> [SET TASK] Repeat everything in the material exactly.

— begin GIVEN DATA —

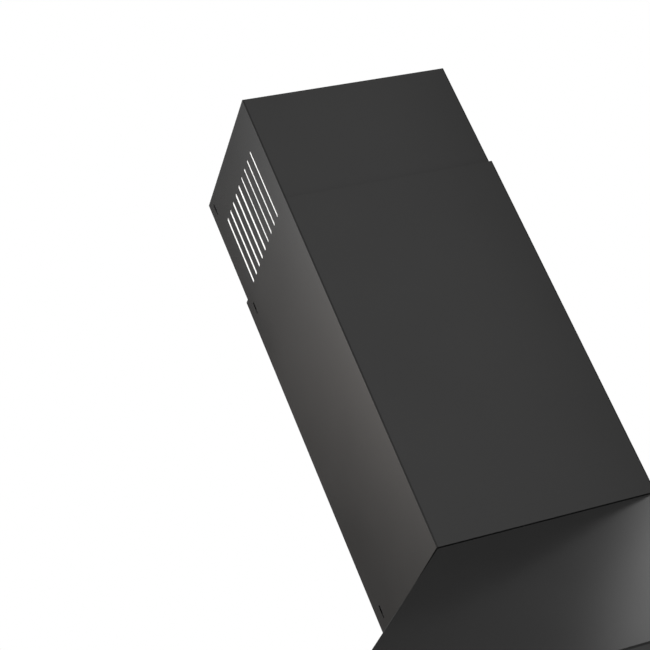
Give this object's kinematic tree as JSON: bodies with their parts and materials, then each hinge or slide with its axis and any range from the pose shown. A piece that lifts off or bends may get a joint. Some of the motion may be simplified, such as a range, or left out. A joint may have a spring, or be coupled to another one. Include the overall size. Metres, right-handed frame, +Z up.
{
  "type": "island range hood",
  "caption": "Ceiling-hung island cooker hood: a pyramid canopy on a telescopic frame with a two-stage box chimney, side vents, blower, grease filters and push buttons.",
  "frame": {"origin": "centre of the ceiling frame's top face, in the ceiling plane", "axes": "+Z up, -Y towards the push buttons (front), +X to the right seen from the front"},
  "size_m": [0.9, 0.6271, 0.977],
  "materials": {
    "black_paint": "satin black powder coat on steel sheet",
    "zinc_steel": "galvanised",
    "bolt_steel": "plated",
    "button_steel": "fine brushed",
    "aluminium": "satin",
    "filter_mesh": "layered expanded mesh",
    "black_plastic": "matte",
    "grey_plastic": "matte",
    "lamp_glass": "frosted",
    "white_fleece": "non-woven"
  },
  "bodies": {
    "ceiling_assembly": {"ceiling_frame": "zinc_steel", "upper_chimney_shell": "black_paint", "upper_chimney_rear_cover": "black_paint", "chimney_screw_left": "bolt_steel", "chimney_screw_right": "bolt_steel", "vent_screen_left": "white_fleece", "vent_screen_right": "white_fleece"},
    "hood": {"lower_leg_front_left": "zinc_steel", "lower_leg_front_right": "zinc_steel", "lower_leg_rear_left": "zinc_steel", "lower_leg_rear_right": "zinc_steel", "frame_bolt_front_left": "bolt_steel", "frame_bolt_front_right": "bolt_steel", "frame_bolt_rear_left": "bolt_steel", "frame_bolt_rear_right": "bolt_steel", "lower_chimney_shell": "black_paint", "lower_chimney_rear_cover": "black_paint", "canopy_panel_front": "black_paint", "canopy_panel_rear": "black_paint", "canopy_panel_left": "black_paint", "canopy_panel_right": "black_paint", "canopy_top_plate": "black_paint", "cable_gland": "black_plastic", "bottom_pan": "black_paint", "lamp_bezel_front_left": "aluminium", "lamp_bezel_front_right": "aluminium", "lamp_bezel_rear_left": "aluminium", "lamp_bezel_rear_right": "aluminium", "lamp_lens_front_left": "lamp_glass", "lamp_lens_front_right": "lamp_glass", "lamp_lens_rear_left": "lamp_glass", "lamp_lens_rear_right": "lamp_glass", "blower_housing_left": "grey_plastic", "blower_housing_right": "grey_plastic", "blower_cradle_left": "zinc_steel", "blower_cradle_right": "zinc_steel", "motor": "zinc_steel", "motor_bracket": "zinc_steel", "duct_collar": "grey_plastic", "control_box": "black_plastic", "button_bezel": "aluminium", "switch_block": "black_plastic"},
    "impeller": {"impeller": "black_plastic", "motor_shaft": "bolt_steel"},
    "damper_left": {"damper_flap_left": "black_plastic"},
    "damper_right": {"damper_flap_right": "black_plastic"},
    "filter_left": {"filter_frame_left": "aluminium", "filter_mesh_left": "filter_mesh"},
    "filter_middle": {"filter_frame_middle": "aluminium", "filter_mesh_middle": "filter_mesh"},
    "filter_right": {"filter_frame_right": "aluminium", "filter_mesh_right": "filter_mesh"},
    "latch_left": {"filter_latch_left": "black_plastic"},
    "latch_middle": {"filter_latch_middle": "black_plastic"},
    "latch_right": {"filter_latch_right": "black_plastic"},
    "button_off": {"button_off": "button_steel"},
    "button_low": {"button_low": "button_steel"},
    "button_medium": {"button_medium": "button_steel"},
    "button_high": {"button_high": "button_steel"},
    "button_light": {"button_light": "button_steel"}
  },
  "joints": [
    {"name": "height_slide", "type": "slide", "parent": "ceiling_assembly", "child": "hood", "axis": [0, 0, 1], "range_m": [-0.2, 0.1]},
    {"name": "impeller_spin", "type": "hinge", "parent": "hood", "child": "impeller", "pos_m": [0, 0, -0.575], "axis": [1, 0, 0], "continuous": true},
    {"name": "damper_left_hinge", "type": "hinge", "parent": "hood", "child": "damper_left", "pos_m": [0, 0, -0.438], "axis": [0, 1, 0], "range_deg": [0, 75]},
    {"name": "damper_right_hinge", "type": "hinge", "parent": "hood", "child": "damper_right", "pos_m": [0, 0, -0.438], "axis": [0, -1, 0], "range_deg": [0, 75]},
    {"name": "filter_left_hinge", "type": "hinge", "parent": "hood", "child": "filter_left", "pos_m": [-0.258, 0.157, -0.9595], "axis": [1, 0, 0], "range_deg": [0, 85]},
    {"name": "filter_middle_hinge", "type": "hinge", "parent": "hood", "child": "filter_middle", "pos_m": [0, 0.157, -0.9595], "axis": [1, 0, 0], "range_deg": [0, 85]},
    {"name": "filter_right_hinge", "type": "hinge", "parent": "hood", "child": "filter_right", "pos_m": [0.258, 0.157, -0.9595], "axis": [1, 0, 0], "range_deg": [0, 85]},
    {"name": "latch_left_slide", "type": "slide", "parent": "filter_left", "child": "latch_left", "axis": [0, 1, 0], "range_m": [0, 0.004], "stiffness_N_per_m": 400, "springref_m": -0.002},
    {"name": "latch_middle_slide", "type": "slide", "parent": "filter_middle", "child": "latch_middle", "axis": [0, 1, 0], "range_m": [0, 0.004], "stiffness_N_per_m": 400, "springref_m": -0.002},
    {"name": "latch_right_slide", "type": "slide", "parent": "filter_right", "child": "latch_right", "axis": [0, 1, 0], "range_m": [0, 0.004], "stiffness_N_per_m": 400, "springref_m": -0.002},
    {"name": "button_off_press", "type": "slide", "parent": "hood", "child": "button_off", "axis": [0, 1, 0], "range_m": [0, 0.0025], "stiffness_N_per_m": 300, "springref_m": -0.001},
    {"name": "button_low_press", "type": "slide", "parent": "hood", "child": "button_low", "axis": [0, 1, 0], "range_m": [0, 0.0025], "stiffness_N_per_m": 300, "springref_m": -0.001},
    {"name": "button_medium_press", "type": "slide", "parent": "hood", "child": "button_medium", "axis": [0, 1, 0], "range_m": [0, 0.0025], "stiffness_N_per_m": 300, "springref_m": -0.001},
    {"name": "button_high_press", "type": "slide", "parent": "hood", "child": "button_high", "axis": [0, 1, 0], "range_m": [0, 0.0025], "stiffness_N_per_m": 300, "springref_m": -0.001},
    {"name": "button_light_press", "type": "slide", "parent": "hood", "child": "button_light", "axis": [0, 1, 0], "range_m": [0, 0.0025], "stiffness_N_per_m": 300, "springref_m": -0.001}
  ]
}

— end GIVEN DATA —

> [SOLUTION TO THE EXERCISE]
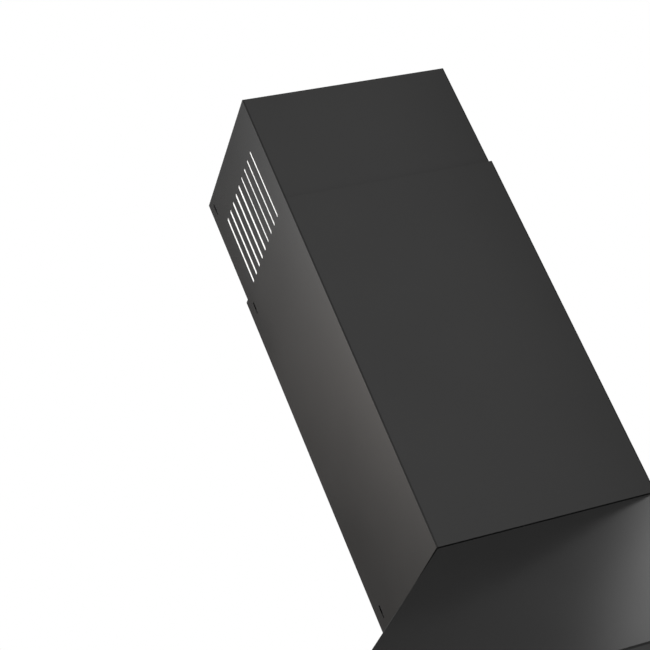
Give this object's kinematic tree as JSON: bodies with their parts and materials, then each hinge or slide with its axis and any range from the pose shown. A piece that lifts off or bends may get a joint. Some of the motion may be simplified, such as a range, or left out. A joint may have a spring, or be coupled to another one. Include the overall size. Metres, right-handed frame, +Z up.
{
  "type": "island range hood",
  "caption": "Ceiling-hung island cooker hood: a pyramid canopy on a telescopic frame with a two-stage box chimney, side vents, blower, grease filters and push buttons.",
  "frame": {"origin": "centre of the ceiling frame's top face, in the ceiling plane", "axes": "+Z up, -Y towards the push buttons (front), +X to the right seen from the front"},
  "size_m": [0.9, 0.6271, 0.977],
  "materials": {
    "black_paint": "satin black powder coat on steel sheet",
    "zinc_steel": "galvanised",
    "bolt_steel": "plated",
    "button_steel": "fine brushed",
    "aluminium": "satin",
    "filter_mesh": "layered expanded mesh",
    "black_plastic": "matte",
    "grey_plastic": "matte",
    "lamp_glass": "frosted",
    "white_fleece": "non-woven"
  },
  "bodies": {
    "ceiling_assembly": {"ceiling_frame": "zinc_steel", "upper_chimney_shell": "black_paint", "upper_chimney_rear_cover": "black_paint", "chimney_screw_left": "bolt_steel", "chimney_screw_right": "bolt_steel", "vent_screen_left": "white_fleece", "vent_screen_right": "white_fleece"},
    "hood": {"lower_leg_front_left": "zinc_steel", "lower_leg_front_right": "zinc_steel", "lower_leg_rear_left": "zinc_steel", "lower_leg_rear_right": "zinc_steel", "frame_bolt_front_left": "bolt_steel", "frame_bolt_front_right": "bolt_steel", "frame_bolt_rear_left": "bolt_steel", "frame_bolt_rear_right": "bolt_steel", "lower_chimney_shell": "black_paint", "lower_chimney_rear_cover": "black_paint", "canopy_panel_front": "black_paint", "canopy_panel_rear": "black_paint", "canopy_panel_left": "black_paint", "canopy_panel_right": "black_paint", "canopy_top_plate": "black_paint", "cable_gland": "black_plastic", "bottom_pan": "black_paint", "lamp_bezel_front_left": "aluminium", "lamp_bezel_front_right": "aluminium", "lamp_bezel_rear_left": "aluminium", "lamp_bezel_rear_right": "aluminium", "lamp_lens_front_left": "lamp_glass", "lamp_lens_front_right": "lamp_glass", "lamp_lens_rear_left": "lamp_glass", "lamp_lens_rear_right": "lamp_glass", "blower_housing_left": "grey_plastic", "blower_housing_right": "grey_plastic", "blower_cradle_left": "zinc_steel", "blower_cradle_right": "zinc_steel", "motor": "zinc_steel", "motor_bracket": "zinc_steel", "duct_collar": "grey_plastic", "control_box": "black_plastic", "button_bezel": "aluminium", "switch_block": "black_plastic"},
    "impeller": {"impeller": "black_plastic", "motor_shaft": "bolt_steel"},
    "damper_left": {"damper_flap_left": "black_plastic"},
    "damper_right": {"damper_flap_right": "black_plastic"},
    "filter_left": {"filter_frame_left": "aluminium", "filter_mesh_left": "filter_mesh"},
    "filter_middle": {"filter_frame_middle": "aluminium", "filter_mesh_middle": "filter_mesh"},
    "filter_right": {"filter_frame_right": "aluminium", "filter_mesh_right": "filter_mesh"},
    "latch_left": {"filter_latch_left": "black_plastic"},
    "latch_middle": {"filter_latch_middle": "black_plastic"},
    "latch_right": {"filter_latch_right": "black_plastic"},
    "button_off": {"button_off": "button_steel"},
    "button_low": {"button_low": "button_steel"},
    "button_medium": {"button_medium": "button_steel"},
    "button_high": {"button_high": "button_steel"},
    "button_light": {"button_light": "button_steel"}
  },
  "joints": [
    {"name": "height_slide", "type": "slide", "parent": "ceiling_assembly", "child": "hood", "axis": [0, 0, 1], "range_m": [-0.2, 0.1]},
    {"name": "impeller_spin", "type": "hinge", "parent": "hood", "child": "impeller", "pos_m": [0, 0, -0.575], "axis": [1, 0, 0], "continuous": true},
    {"name": "damper_left_hinge", "type": "hinge", "parent": "hood", "child": "damper_left", "pos_m": [0, 0, -0.438], "axis": [0, 1, 0], "range_deg": [0, 75]},
    {"name": "damper_right_hinge", "type": "hinge", "parent": "hood", "child": "damper_right", "pos_m": [0, 0, -0.438], "axis": [0, -1, 0], "range_deg": [0, 75]},
    {"name": "filter_left_hinge", "type": "hinge", "parent": "hood", "child": "filter_left", "pos_m": [-0.258, 0.157, -0.9595], "axis": [1, 0, 0], "range_deg": [0, 85]},
    {"name": "filter_middle_hinge", "type": "hinge", "parent": "hood", "child": "filter_middle", "pos_m": [0, 0.157, -0.9595], "axis": [1, 0, 0], "range_deg": [0, 85]},
    {"name": "filter_right_hinge", "type": "hinge", "parent": "hood", "child": "filter_right", "pos_m": [0.258, 0.157, -0.9595], "axis": [1, 0, 0], "range_deg": [0, 85]},
    {"name": "latch_left_slide", "type": "slide", "parent": "filter_left", "child": "latch_left", "axis": [0, 1, 0], "range_m": [0, 0.004], "stiffness_N_per_m": 400, "springref_m": -0.002},
    {"name": "latch_middle_slide", "type": "slide", "parent": "filter_middle", "child": "latch_middle", "axis": [0, 1, 0], "range_m": [0, 0.004], "stiffness_N_per_m": 400, "springref_m": -0.002},
    {"name": "latch_right_slide", "type": "slide", "parent": "filter_right", "child": "latch_right", "axis": [0, 1, 0], "range_m": [0, 0.004], "stiffness_N_per_m": 400, "springref_m": -0.002},
    {"name": "button_off_press", "type": "slide", "parent": "hood", "child": "button_off", "axis": [0, 1, 0], "range_m": [0, 0.0025], "stiffness_N_per_m": 300, "springref_m": -0.001},
    {"name": "button_low_press", "type": "slide", "parent": "hood", "child": "button_low", "axis": [0, 1, 0], "range_m": [0, 0.0025], "stiffness_N_per_m": 300, "springref_m": -0.001},
    {"name": "button_medium_press", "type": "slide", "parent": "hood", "child": "button_medium", "axis": [0, 1, 0], "range_m": [0, 0.0025], "stiffness_N_per_m": 300, "springref_m": -0.001},
    {"name": "button_high_press", "type": "slide", "parent": "hood", "child": "button_high", "axis": [0, 1, 0], "range_m": [0, 0.0025], "stiffness_N_per_m": 300, "springref_m": -0.001},
    {"name": "button_light_press", "type": "slide", "parent": "hood", "child": "button_light", "axis": [0, 1, 0], "range_m": [0, 0.0025], "stiffness_N_per_m": 300, "springref_m": -0.001}
  ]
}